The Draft Directive will have no effect unless and until it is adopted by the EU Parliament and the Council of the EU. If adopted, EU member states will then have two years in which to implement the law.
Although the Draft Directive does not reflect a sea change in EU competition law, companies with operations in Europe should be mindful of its implications in the event it is adopted. Specifically, companies may face an increased risk of private litigation in the event they are accused of a competition law violation, or in EU parlance, an infringement. To minimize this risk, companies should implement regular training to avoid and detect possible violations worldwide and have plans in place for responding to an alleged violation should it arise. The immunity and leniency regimes in the EU, even more than the amnesty program of the DOJ in the United States, provide significant economic incentives to early corporate disclosures of misconduct.
A. Minimum Disclosure of Evidence
The Draft Directive seeks to “ensure that in all Member States there is a minimum level of effective access to the evidence needed by claimants and/or defendants to prove their antitrust damages claim and/or a related defence.” Subject to the specific exceptions for information in a competition authority’s file (discussed below), under the Draft Directive, a national court may order disclosure of information “where a claimant has presented reasonably available facts and evidence showing plausible grounds for suspecting that he, or those he represents, has suffered harm caused by the defendant’s infringement of competition law.” In deciding whether to order disclosure, the court must also consider the legitimate interests of all parties involved.
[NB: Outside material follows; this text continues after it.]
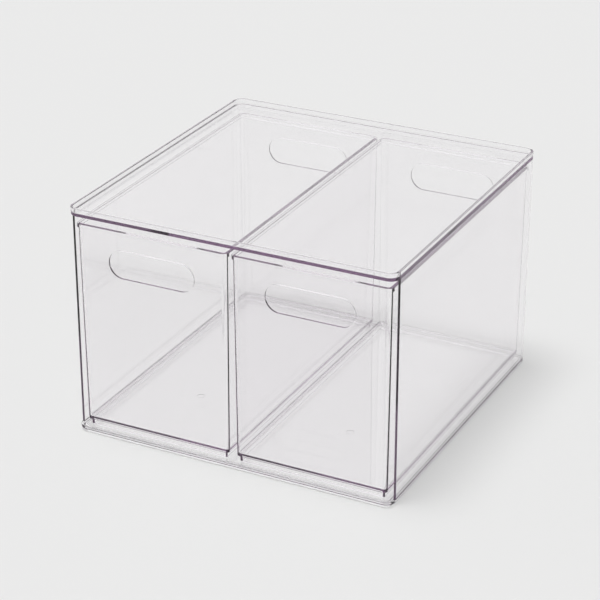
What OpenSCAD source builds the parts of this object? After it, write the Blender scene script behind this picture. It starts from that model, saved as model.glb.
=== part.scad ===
// Stackable two-bin drawer box in clear rigid plastic.
// An open-front case with a stacking tray for its top holds two loose bins side by side.
// Millimetres, +Z up, front towards -Y, origin under the middle of the case on the surface it stands on.

/* [Case] */
// Width of the case across both bins
case_w = 305; // [270:1:420]
// Depth of the case from front to back
case_d = 305; // [200:1:420]
// Height of the case from the foot to the top of the stacking rim
case_h = 214; // [140:1:300]
// Thickness of the side walls and the back wall
wall_t = 2; // [1.5:0.1:3.5]
// Thickness of the case floor
floor_t = 2.5; // [1.8:0.1:4]
// Plan radius of the case corners
corner_r = 9; // [7:0.5:16]

/* [Stacking rim and foot] */
// Thickness of the tray's plate
plate_t = 2.2; // [1.6:0.1:4]
// Height of the rim above the tray's plate
rim_h = 4.8; // [4.5:0.1:9]
// Thickness of the rim
rim_t = 2; // [1.2:0.1:2.5]
// Height of the foot ring under the case
foot_h = 3; // [2:0.1:4.4]
// Thickness of the foot ring
foot_t = 2; // [1.2:0.1:2.5]
// Play on each side between a foot ring and the rim that it stands in
foot_play = 1; // [0.4:0.1:1.5]

/* [Bins] */
// Gap between the lips of the two bins
middle_gap = 2.4; // [1:0.1:6]
// Gap between a bin's lip and the side wall beside it
side_gap = 2.9; // [1:0.1:6]
// Gap between a bin's lip and the back wall
back_gap = 1.6; // [0.5:0.1:6]
// How far a bin's lip stands behind the front of the case
front_inset = 3.3; // [1:0.1:20]
// Free height between the bins and the tray
headroom = 8; // [4:0.5:20]
// Thickness of a bin's walls
bin_wall_t = 2; // [1.5:0.1:3]
// Thickness of a bin's floor
bin_floor_t = 2.5; // [1.5:0.1:4]
// Plan radius of a bin's corners at the bottom
bin_corner_r = 3.5; // [3:0.5:12]
// How much narrower each side of a bin is at the bottom than at the lip
lean = 1.2; // [0.3:0.1:3]
// How far the lip stands out from the wall
lip_out = 1.3; // [0.5:0.1:2.5]
// Height of the lip
lip_h = 3.5; // [2:0.1:8]
// Height of the foot ring under a bin
bin_foot_h = 5.5; // [2:0.1:10]
// Thickness of a bin's foot ring
bin_foot_t = 2; // [1.2:0.1:3]
// How far a bin's foot ring stands in from the bin's bottom edge
bin_foot_inset = 2.5; // [1:0.1:8]

/* [Finger slots] */
// Length of a finger slot over its round ends
slot_l = 82.5; // [50:0.5:100]
// Height of a finger slot
slot_h = 26; // [18:0.5:34]
// Depth of a slot's centre line below the top of the bin
slot_drop = 30.5; // [24:0.5:50]

/* [Moulding marks] */
// Diameter of the gate mark under each bin's floor
gate_d = 7; // [4:0.5:12]
// Depth of the gate mark
gate_depth = 0.5; // [0.2:0.1:0.8]
// How far the gate mark lies in front of the middle of the bin
gate_forward = 67; // [0:1:80]

/* [Hidden] */
$fn = 96;

// A cut runs this far past the face that it opens
past = 2;
// Smallest inside radius of a moulded ring
min_r = 1;

// Heights
floor_z = foot_h + floor_t;
plate_z = case_h - rim_h - plate_t;
wall_h = plate_z - floor_z;
bin_z = floor_z + bin_foot_h;
bin_top = plate_z - headroom;
bin_h = bin_top - bin_z;
slot_z = bin_top - slot_drop;

// Foot ring of the case, sized to stand inside the rim of the case below
foot_inset = rim_t + foot_play;

// Bins, measured at the lip and then at the wall's outer face just under the top
bay_w = case_w - 2 * wall_t;
lip_w = (bay_w - 2 * side_gap - middle_gap) / 2;
lip_d = case_d - wall_t - back_gap - front_inset;
bin_w = lip_w - 2 * lip_out;
bin_d = lip_d - 2 * lip_out;
bin_x = (lip_w + middle_gap) / 2;
bin_y = front_inset + lip_d / 2 - case_d / 2;
bin_base_w = bin_w - 2 * lean;
bin_base_d = bin_d - 2 * lean;
lean_rate = lean / bin_h;

// Colour of the clear violet plastic
clear_violet = [0.86, 0.83, 0.9, 0.35];

// Plan outline with round corners, centred on the origin
module round_rect(w, d, r) {
    square([w - 2 * r, d], center = true);
    square([w, d - 2 * r], center = true);
    for (x = [-1, 1], y = [-1, 1])
        translate([x * (w / 2 - r), y * (d / 2 - r)])
            circle(r);
}

// Ring that follows a round_rect of the same outer size
module ring(w, d, r, t, h) {
    linear_extrude(h)
        difference() {
            round_rect(w, d, r);
            round_rect(w - 2 * t, d - 2 * t, r - t);
        }
}

// Upright plate of length l along Y whose two sides lean outwards, w wide at its foot
module leaning_plate(w, l, h) {
    spread = h * lean_rate;
    rotate([90, 0, 0])
        translate([0, 0, -l / 2])
            linear_extrude(l)
                polygon([[-w / 2, 0], [w / 2, 0], [w / 2 + spread, h], [-w / 2 - spread, h]]);
}

// Block with four leaning sides and round corners that open out with height
module bin_form(w, d, r, h) {
    leaning_plate(w, d - 2 * r, h);
    rotate(90)
        leaning_plate(d, w - 2 * r, h);
    for (x = [-1, 1], y = [-1, 1])
        translate([x * (w / 2 - r), y * (d / 2 - r), 0])
            cylinder(r1 = r, r2 = r + h * lean_rate, h = h);
}

// Slot with full round ends, cut right through a wall from front to back
module slot_cut(depth) {
    rotate([90, 0, 0])
        translate([0, 0, -depth / 2])
            linear_extrude(depth)
                union() {
                    square([slot_l - slot_h, slot_h], center = true);
                    for (x = [-1, 1])
                        translate([x * (slot_l - slot_h) / 2, 0])
                            circle(slot_h / 2);
                }
}

// Side walls and back wall, open to the front, where they stop short of the round corners
module open_walls() {
    difference() {
        ring(case_w, case_d, corner_r, wall_t, wall_h);
        translate([-case_w / 2 - past, -case_d / 2 - past, -past])
            cube([case_w + 2 * past, corner_r + past, wall_h + 2 * past]);
    }
}

// Floor with its foot ring, side walls and back wall in one moulding
module case_body() {
    color(clear_violet)
        union() {
            ring(case_w - 2 * foot_inset, case_d - 2 * foot_inset, corner_r - foot_inset, foot_t, foot_h);
            translate([0, 0, foot_h])
                linear_extrude(floor_t)
                    round_rect(case_w, case_d, corner_r);
            translate([0, 0, floor_z])
                open_walls();
        }
}

// Plate with the rim that keeps the foot of the case above, bonded onto the walls
module top_tray() {
    color(clear_violet)
        translate([0, 0, plate_z])
            union() {
                linear_extrude(plate_t)
                    round_rect(case_w, case_d, corner_r);
                translate([0, 0, plate_t])
                    ring(case_w, case_d, corner_r, rim_t, rim_h);
            }
}

// One bin standing on its foot ring, centred over the origin at its own height in the case.
// A shallow gate mark under its floor shows where the plastic entered the mould.
module bin() {
    foot_w = bin_base_w - 2 * bin_foot_inset;
    foot_d = bin_base_d - 2 * bin_foot_inset;
    foot_r = max(bin_corner_r - bin_foot_inset, bin_foot_t + min_r);
    hollow_in = bin_wall_t - bin_floor_t * lean_rate;
    difference() {
        union() {
            translate([0, 0, bin_z])
                bin_form(bin_base_w, bin_base_d, bin_corner_r, bin_h);
            translate([0, 0, bin_top - lip_h])
                linear_extrude(lip_h)
                    round_rect(lip_w, lip_d, bin_corner_r + lean + lip_out);
            translate([0, 0, floor_z])
                ring(foot_w, foot_d, foot_r, bin_foot_t, bin_foot_h);
        }
        translate([0, 0, bin_z + bin_floor_t])
            bin_form(
                bin_base_w - 2 * hollow_in,
                bin_base_d - 2 * hollow_in,
                bin_corner_r - hollow_in,
                bin_h - bin_floor_t + past
            );
        translate([0, 0, slot_z])
            slot_cut(lip_d + 2 * past);
        translate([0, -gate_forward, bin_z - past])
            cylinder(d = gate_d, h = past + gate_depth);
    }
}

module bin_left() {
    color(clear_violet)
        translate([-bin_x, bin_y, 0])
            bin();
}

module bin_right() {
    color(clear_violet)
        translate([bin_x, bin_y, 0])
            bin();
}

case_body();
top_tray();
bin_left();
bin_right();
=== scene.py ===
"""A clear plastic stacking case with two loose bins side by side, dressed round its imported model.

Every length is in metres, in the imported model's own frame: +Z up, the open front towards -Y and
the origin under the middle of the case, on the surface that it stands on.
"""

import logging
import math
from dataclasses import dataclass, field
from enum import Enum
from typing import Sequence

import bmesh
import bpy
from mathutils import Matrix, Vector


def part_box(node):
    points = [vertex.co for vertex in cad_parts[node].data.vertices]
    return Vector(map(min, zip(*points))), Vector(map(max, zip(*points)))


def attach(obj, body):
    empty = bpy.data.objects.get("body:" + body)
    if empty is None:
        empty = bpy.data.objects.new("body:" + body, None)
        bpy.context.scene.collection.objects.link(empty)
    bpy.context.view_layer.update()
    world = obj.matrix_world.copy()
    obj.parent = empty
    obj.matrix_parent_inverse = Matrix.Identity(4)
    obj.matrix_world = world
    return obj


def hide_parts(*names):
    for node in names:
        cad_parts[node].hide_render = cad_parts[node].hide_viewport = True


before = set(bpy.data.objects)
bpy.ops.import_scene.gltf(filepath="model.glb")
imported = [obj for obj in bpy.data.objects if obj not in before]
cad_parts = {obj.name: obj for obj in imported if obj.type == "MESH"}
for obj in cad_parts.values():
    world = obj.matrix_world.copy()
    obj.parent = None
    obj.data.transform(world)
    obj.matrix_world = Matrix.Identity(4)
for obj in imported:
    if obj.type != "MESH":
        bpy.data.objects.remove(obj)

MM = 0.001

# Straight steps that stand for a corner seen from above, for an edge's rounding and for a slot
CORNER_STEPS = 12
BEND_STEPS = 4
SLOT_STEPS = 96
# Points on a corner and on an edge's rounding
CORNER_POINTS = CORNER_STEPS + 1
BEND_POINTS = BEND_STEPS + 1
# An outline's points run against the clock from the front's right end. These are the points at
# which the straight stretches of the right side, the back and the front start, and the point at
# which that of the left side ends.
RIGHT_START = CORNER_POINTS - 1
BACK_START = 2 * CORNER_POINTS - 1
LEFT_END = 3 * CORNER_POINTS
FRONT_START = 4 * CORNER_POINTS - 1

log = logging.getLogger("drawer_box")

Vert = bmesh.types.BMVert
Profile = list[tuple[float, float]]


class Slot(Enum):
    """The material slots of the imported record."""

    CASE = "case_plastic"
    BIN = "bin_plastic"


class End(Enum):
    """The two ends of a bin, as the sign that turns its front into that end."""

    FRONT = 1
    BACK = -1


class Side(Enum):
    """The two sides of the case, as the sign of their place along X."""

    LEFT = -1
    RIGHT = 1


# ---------------------------------------------------------------- finishes


@dataclass(frozen=True)
class NodeBench:
    """Puts nodes into a node tree and joins them up.

    Attributes:
        tree: the node tree of a material or of the world.
    """

    tree: bpy.types.NodeTree

    def add(self, kind: str) -> bpy.types.Node:
        """Adds a node of Blender's kind of that name."""
        return self.tree.nodes.new(kind)

    def join(self, source: bpy.types.NodeSocket, target: bpy.types.NodeSocket) -> None:
        """Leads one socket to another."""
        self.tree.links.new(source, target)

    def maths(
        self,
        operation: str,
        first: bpy.types.NodeSocket | float,
        second: bpy.types.NodeSocket | float = 0.0,
    ) -> bpy.types.NodeSocket:
        """Adds a node that works on one or two values.

        Args:
            operation: Blender's name of the operation.
            first: the first value.
            second: the second value, where the operation has one.

        Returns:
            The socket with the result.
        """
        node = self.add("ShaderNodeMath")
        node.operation = operation
        for socket, value in zip(node.inputs, (first, second)):
            if isinstance(value, bpy.types.NodeSocket):
                self.join(value, socket)
            else:
                socket.default_value = value
        return node.outputs["Value"]

    def fade(
        self,
        value: bpy.types.NodeSocket,
        span: tuple[float, float],
        result: tuple[float, float] = (0.0, 1.0),
        shape: str = "SMOOTHSTEP",
    ) -> bpy.types.NodeSocket:
        """Adds a rise or fall from one level to another.

        Args:
            value: socket with the value that it follows.
            span: values at which it starts and ends.
            result: levels at its start and end.
            shape: Blender's name of its shape, soft at both ends or LINEAR.

        Returns:
            The socket with the level.
        """
        node = self.add("ShaderNodeMapRange")
        node.interpolation_type = shape
        node.inputs["From Min"].default_value, node.inputs["From Max"].default_value = span
        node.inputs["To Min"].default_value, node.inputs["To Max"].default_value = result
        self.join(value, node.inputs["Value"])
        return node.outputs["Result"]

    def noise(
        self, place: bpy.types.NodeSocket, scale: float, detail: float
    ) -> bpy.types.NodeSocket:
        """Adds a noise pattern.

        Args:
            place: socket with the place on the piece.
            scale: patches in a metre.
            detail: how many finer patterns are laid over the first.

        Returns:
            The socket with the pattern's value.
        """
        node = self.add("ShaderNodeTexNoise")
        node.inputs["Scale"].default_value = scale
        node.inputs["Detail"].default_value = detail
        self.join(place, node.inputs["Vector"])
        return node.outputs["Fac"]

    def place(self, kind: str) -> bpy.types.NodeSocket:
        """Adds the socket with the place, in Blender's coordinates of that name."""
        return self.add("ShaderNodeTexCoord").outputs[kind]

    def axes(self, vector: bpy.types.NodeSocket) -> bpy.types.bpy_prop_collection:
        """Adds a node that takes a vector apart.

        Args:
            vector: socket with the vector.

        Returns:
            The sockets with its parts, by the names X, Y and Z.
        """
        node = self.add("ShaderNodeSeparateXYZ")
        self.join(vector, node.inputs["Vector"])
        return node.outputs

    def seen(self) -> bpy.types.NodeSocket:
        """Adds a measure that is 1 for the camera's view, straight, mirrored or through plastic.

        Returns:
            The socket with the measure, which is 0 for the light that falls on matt surfaces.
        """
        path = self.add("ShaderNodeLightPath").outputs
        bent = self.maths("MAXIMUM", path["Is Glossy Ray"], path["Is Transmission Ray"])
        return self.maths("MAXIMUM", path["Is Camera Ray"], bent)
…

B. Prohibition on Disclosure of Certain Information and Documents
To balance the needs of private claimants with the interests of effective public enforcement, the Draft Directive provides specific rules on the availability of information that is in the possession of defendants or the EC or an NCA. These rules are significant because this information may be some of the most valuable information to a private claimant, and conversely, some of the most damaging information to a defendant. In particular, the Draft Directive provides for:
- Absolute protection from disclosure of leniency corporate statements and settlement submissions.
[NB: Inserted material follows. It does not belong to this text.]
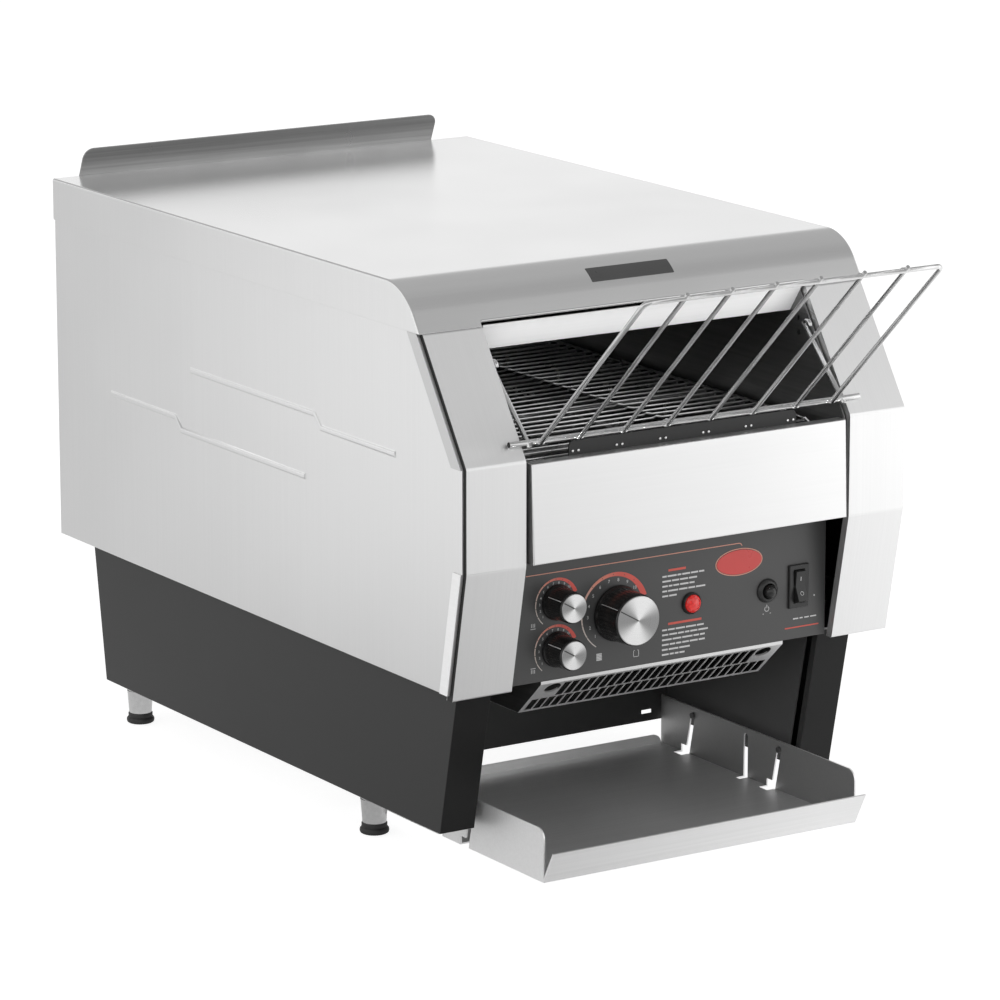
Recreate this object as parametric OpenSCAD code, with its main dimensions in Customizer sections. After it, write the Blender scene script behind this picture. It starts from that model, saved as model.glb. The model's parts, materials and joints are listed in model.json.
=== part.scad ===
// Conveyor toaster: stainless casing on a black painted base.
// Drawn with y = 0 at the front face of the corner trims, +y to the rear, z = 0 on the counter.
// Every part passes through seated(), which moves the model to the centre of its own footprint.

/* [Casing] */
// Width over the cover's side flanges
body_w = 368; // [350:1:400]
// Depth from the front face of the corner trims to the deflector's rear face
body_d = 575; // [555:1:620]
// Height of the top above the counter
body_h = 411; // [405:1:425]
// Thickness of the casing sheet
skin = 1.2; // [1:0.1:1.6]
// Height of the cover's side flanges
flange_h = 31.2; // [26:0.2:34]
// Outside radius of the cover's front bend
cover_bend = 40; // [30:1:44]
// How far the cover's front lip stands behind the front face
lip_back = 54.6; // [50:0.2:60]
// Height of the side panels' lower edge
side_z = 138; // [134:0.5:142]
// Height of the notch in the cover's lip over the opening
lip_notch = 3; // [2:0.5:5]
// Width of the pressed stiffening beads
bead_w = 5; // [4:0.5:8]
// How far the beads stand out
bead_h = 1; // [0.6:0.1:1.1]
// Height of the upper bead's rear part
bead_high = 300.5; // [294:0.5:304]
// Height of the lower bead's rear part
bead_low = 262; // [254:0.5:268]
// How far each bead steps down towards the front
bead_step = 8.5; // [6:0.5:12]
// Length of each bead
bead_len = 281; // [240:1:300]

/* [Corner trims] */
// Width of each corner trim
trim_w = 50; // [46:0.5:56]
// Height of the upper fold
fold_high = 297.5; // [294:0.5:302]
// Height of the lower fold
fold_low = 225.2; // [221:0.2:228]
// Height of the trims' foot
trim_foot = 134; // [130:0.5:137]
// How far the trims' foot stands behind the front face
foot_back = 18; // [14:0.5:22]
// How far the side panels' front edges stand behind the trims' face
side_set = 3.2; // [2:0.2:4]
// Depth of the trims' outer return
trim_wrap = 8; // [6:0.5:8.5]
// Width of the raised strips along the side panels' sloping edges
edge_strip = 10; // [8:0.5:13]
// Depth of the trims' inner return
trim_return = 6; // [4:0.5:7]

/* [Rear deflector] */
// How far the deflector's ends stand in from the casing's sides
defl_in = 28.5; // [24:0.5:50]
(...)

- Temporary protection of documents that parties have prepared in connection with public enforcement proceedings (e.g., a party’s reply to a request for information) or that a competition authority has prepared in the course of a proceeding (e.g., statement of objection). Disclosure of this information is available only after the competition authority has closed its investigation.
- Documents falling outside of these categories (such as business records obtained in the investigation) can be disclosed by court order at any time, but in deciding whether to order disclosure, the Draft Directive counsels courts to consider whether the disclosure of such documents would deter public enforcement activities.
C. Collective Redress Omitted
Of particular note is the Draft Directive’s omission of collective redress. Instead, the EC decided to issue a non-binding Recommendation to Member States.2 If the Recommendation ultimately becomes law, the form of collective redress contemplated is much more favorable to defendants than its U.S. counterpart. Specifically, the Recommendation provides for an opt-in system, prohibits contingency fees and punitive damages, and encourages a loser-pays model.
D. Other Key Aspects of the Draft Directive
The Draft Directive also seeks to harmonize a number of other issues relevant to private damages actions: • When a national competition authority or reviewing court rules on infringement under either EU or national competition law, the decision is not subject to challenge by national courts in subsequent damages actions.
- The statute of limitations is five years from awareness of the infringing activity, the harm caused by the activity and the identification of the infringer. The limitations period is suspended if a competition authority in the EU initiates an investigation.
- If multiple defendants jointly violate EU competition law, they are jointly and severally liable. However, immunity recipients will generally be relieved from joint-and-several liability for the entire harm and their contribution will not exceed the amount of harm directly attributable to their conduct.
- Defendants may invoke the pass-on defense where the overcharge has been passed through to the next level of the supply chain.
- Indirect purchasers may recover damages.
- There is a rebuttable presumption that the infringing activity has caused harm.
Recent Opinion by EU Court of Justice Is Consistent with Draft Directive
A recent opinion from the EU’s highest court—the EU Court of Justice—implicitly endorses at least some of the Draft Directive’s proposals as they relate to the disclosure of evidence. In Bundeswettbewerebsbehorde v. Donau Chemie AG et al.,3 the Court held that Member States may not impose rules that effectively prohibit the disclosure of cartel evidence to claimants in price-fixing cases. In that case, a €1.5 million fine was imposed on certain distributors of printing chemicals. Under Austrian law, access to the file of the court is only allowed if the parties consent, which is highly unlikely. The Court held that a systematic refusal to grant access to documents hinders the “effectiveness” of EU competition law. Each nation’s courts must evaluate the interest of the requesting party and the actual harmful consequences that may result from the disclosure. Only “if there is a risk that a given document may actually undermine the public interest relating to the effectiveness of the national leniency programme” should the disclosure be stopped.
The Draft Directive, if adopted, would represent a small step in support of private competition law enforcement, an arena in which the EU clearly does not want to promote the U.S. model of private antitrust litigation. The Draft Directive is a reminder that companies subject to the EU’s jurisdiction must be mindful of the changing landscape of EU competition law. The potential for increased private competition law claims is made more problematic for defendants because the standard for a competition law infringement in the EU is in many cases lower than the standard for an antitrust violation in the United States. As a result, companies should monitor the progress of the Draft Directive and remain vigilant to avoid competition law infringements.